Ya era de madrugada y no podía conciliar el sueño. Recordaba a mi abuelo, y lloraba. Ese mismo día sería el entierro y yo necesitaba descansar, pero la imagen del cuerpo sin vida de mi abuelo sobre su cama no salía de mi cabeza. Pensaba en los momentos de alegría, el último viaje, su entusiasmo de cada mañana, sus consejos, sus abrazos, su triste agonía.
Todo había pasado muy rápido, tan solo hacía un mes él había caído enfermo porque se había agravado una fibrosis pulmonar que, poco a poco, lo fue consumiendo.
Apenas dormí dos horas aquella madrugada y desperté alrededor de las 4:30 de la mañana con el rostro apagado y deshecho por las lágrimas que fueron imposibles de contener.
A lo lejos escuché a mi tía y a mi abuelita que también se había despertado. Ellas hablaban de los planes de ese día: cómo sería el itinerario, que servirían a los amigos y familiares y otros detalles de la despedida.
Tuve ganas de salir de mi habitación, pero no lo hice. Escuchaba desde lejos el sonido del teléfono fijo y las contestaciones en medio de llantos, la llegada de los vecinos que se iban enterando de la muerte, los preparativos de las tazas de café y galletas.
Decidí salir a las 7 de la mañana. Encontré en la sala, al lado del ataúd, a unos cuantos familiares y conocidos que hablaban de mi abuelo. Minutos después, llegó mi tío desde Cajamarca. Él pretendía despedirse de su padre aún con vida, pero llegó tarde.
Muchos de mis tíos y hermanos de mi abuelo tampoco pudieron despedirlo, puesto que se encontraban fuera de Lima y la pandemia había elevado el costo de los pasajes e impuestos protocolos engorrosos. La familia estaba separada, justo en esos momentos donde debió ser el mayor consuelo.
Mi abuelo falleció un viernes 2 de julio del 2021, a las 10 de la mañana, en la soledad de su cuarto. La primera en encontrarlo sin vida fue mi abuela, que minutos después, en compañía de toda la familia, fue quien dirigió el primer rezo de despedida.
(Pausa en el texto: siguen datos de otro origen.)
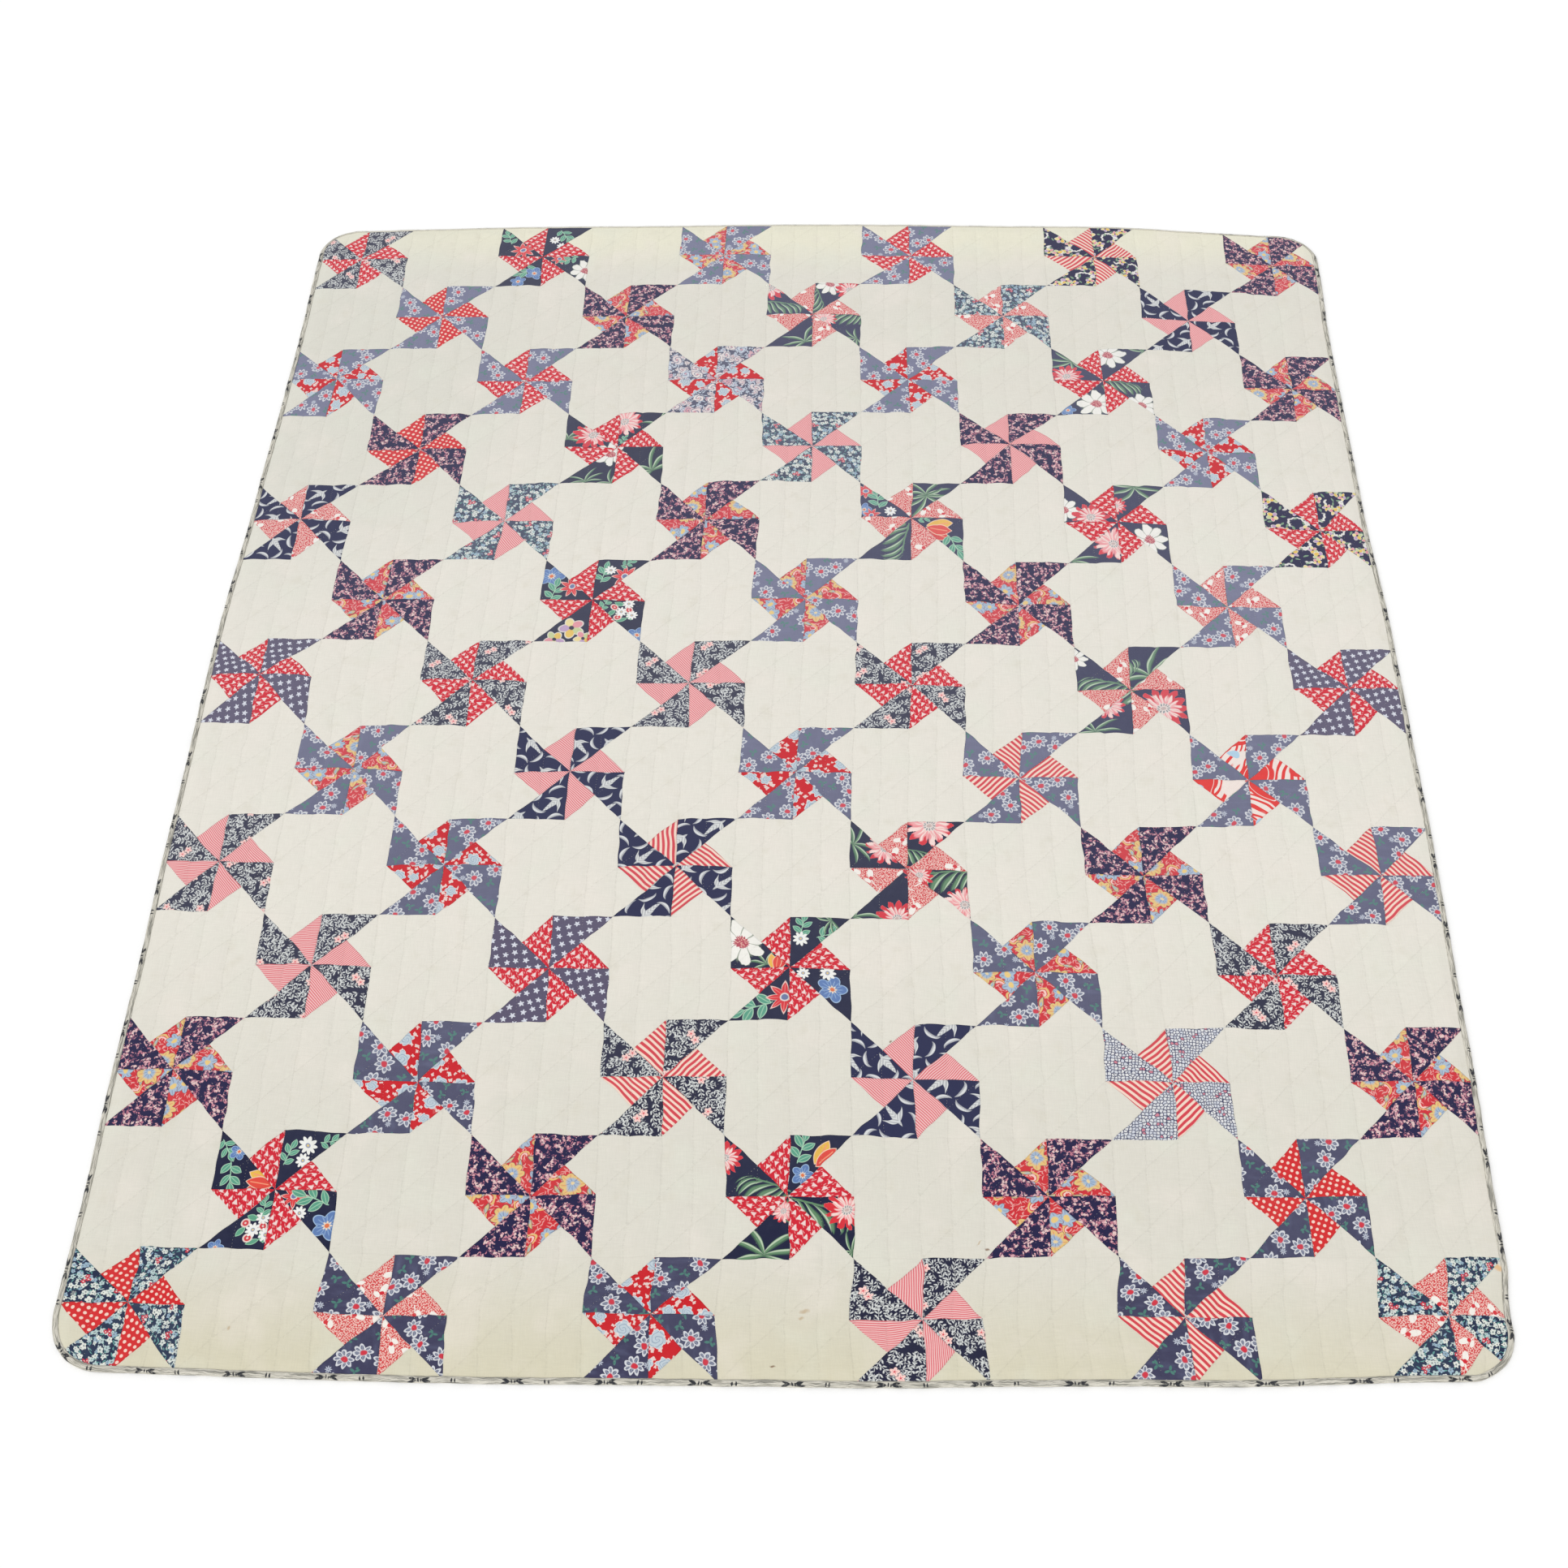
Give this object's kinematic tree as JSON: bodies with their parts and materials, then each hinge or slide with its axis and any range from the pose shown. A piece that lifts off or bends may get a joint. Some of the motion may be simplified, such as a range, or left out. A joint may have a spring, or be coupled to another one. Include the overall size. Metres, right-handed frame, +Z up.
{
  "type": "patchwork quilt",
  "caption": "Flat-lying patchwork quilt of pinwheel and plain squares, quilted through and bound round its edge.",
  "frame": {"origin": "under the middle of the bounding box, on the surface that the quilt lies on", "axes": "+Z up from that surface, +Y along the quilt's length towards its far edge, +X across its width to the right"},
  "size_m": [1.8168, 2.146, 0.0072],
  "materials": {
    "patchwork": "washed printed and plain cotton, matt, softly puckered by the quilting",
    "binding": "printed cotton binding, matt, with dark sprigs on grey and cream"
  },
  "bodies": {
    "root": {"quilt_body": "patchwork", "binding": "binding"}
  },
  "joints": []
}
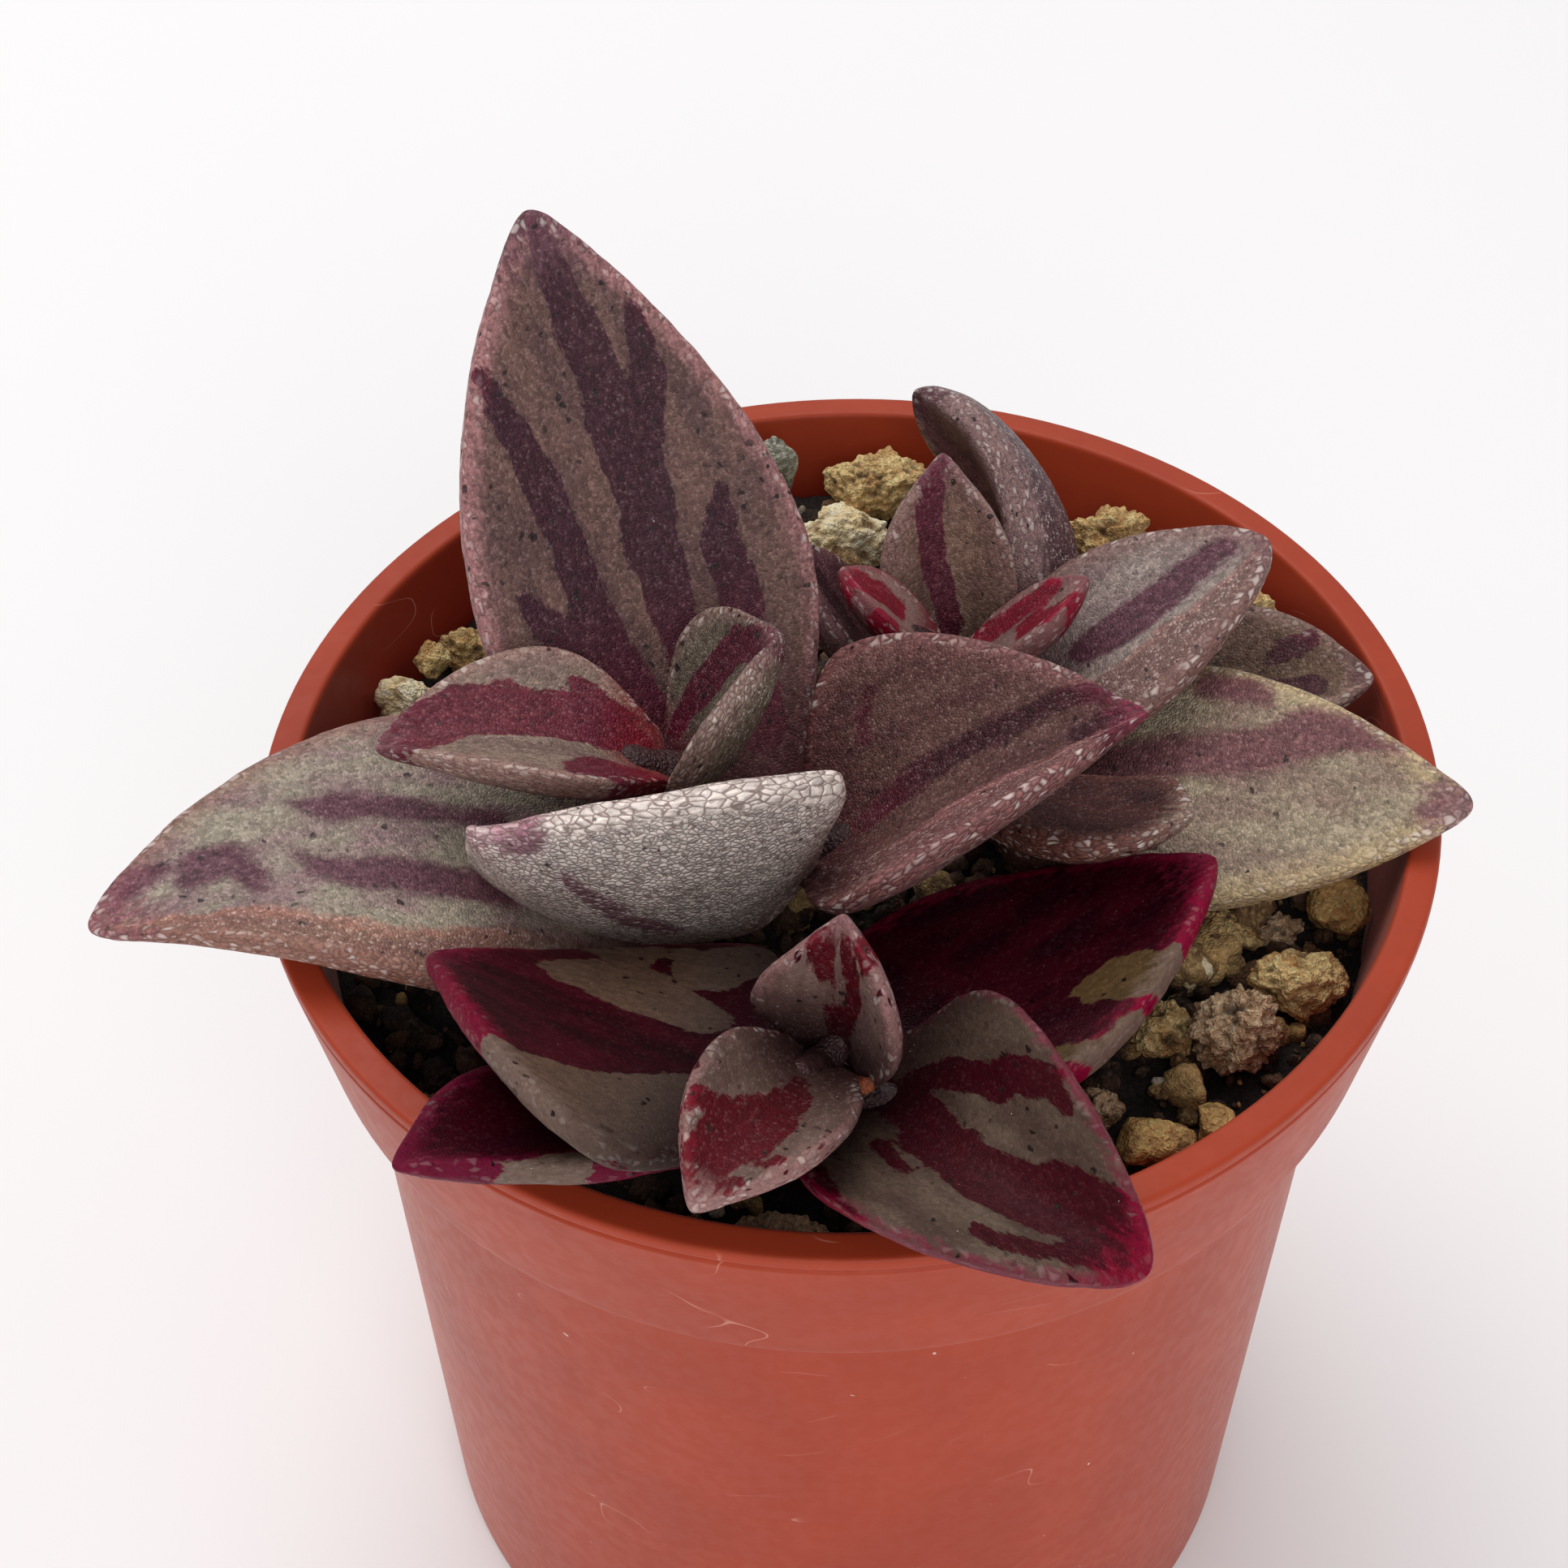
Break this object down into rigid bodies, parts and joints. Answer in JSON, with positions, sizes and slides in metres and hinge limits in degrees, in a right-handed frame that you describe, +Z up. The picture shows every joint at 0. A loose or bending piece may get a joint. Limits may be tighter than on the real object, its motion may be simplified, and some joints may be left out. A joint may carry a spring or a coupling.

La mañana del sábado se agotaba en medio de la tristeza y la casa se iba llenando. Los arreglos florales aumentaban, las fuentes de comida pasaban por cada invitado, los llantos contenidos se sentían, más conocidos se enteraban y el sentimiento afloraba.
A las 11, llegó la banda, que un día antes me había encargado de buscar. Era música cajamarquina, de Chota, el pueblo de mi abuelo. En ese momento, en que la música empezó a sonar, caí en una realidad inexplicable, un baldazo de agua fría, resulta que todo esto era real.
Es difícil de asimilar y sé que muchos lo entenderán. Cuando se trata de un ser querido, no lo quieres aceptar, pasas por muchos sentimientos. Te invade la tristeza, la ira, la decepción, muchas veces, incluso, la culpa.
Mi abuelo estuvo en agonía durante un mes. Pero así se acaba la vida, en el momento más inesperado entras a ese oscuro túnel sin retorno. La muerte es ciega, sorda y muda, se encuentra ahí acechando para llevarse a los que queremos. Hay que disfrutar cada día, como si fuese el último, nunca se sabe que tan cerca aguarda la muerte y que tanto te dolerá no decirle a ese ser querido cuanto lo amas.
El duelo pesa y más cuando no le diste ese último abrazo en vida, cuando planeamos tantas cosas que no se cumplieron, cuando te quedaste con ganas de decirle un te quiero.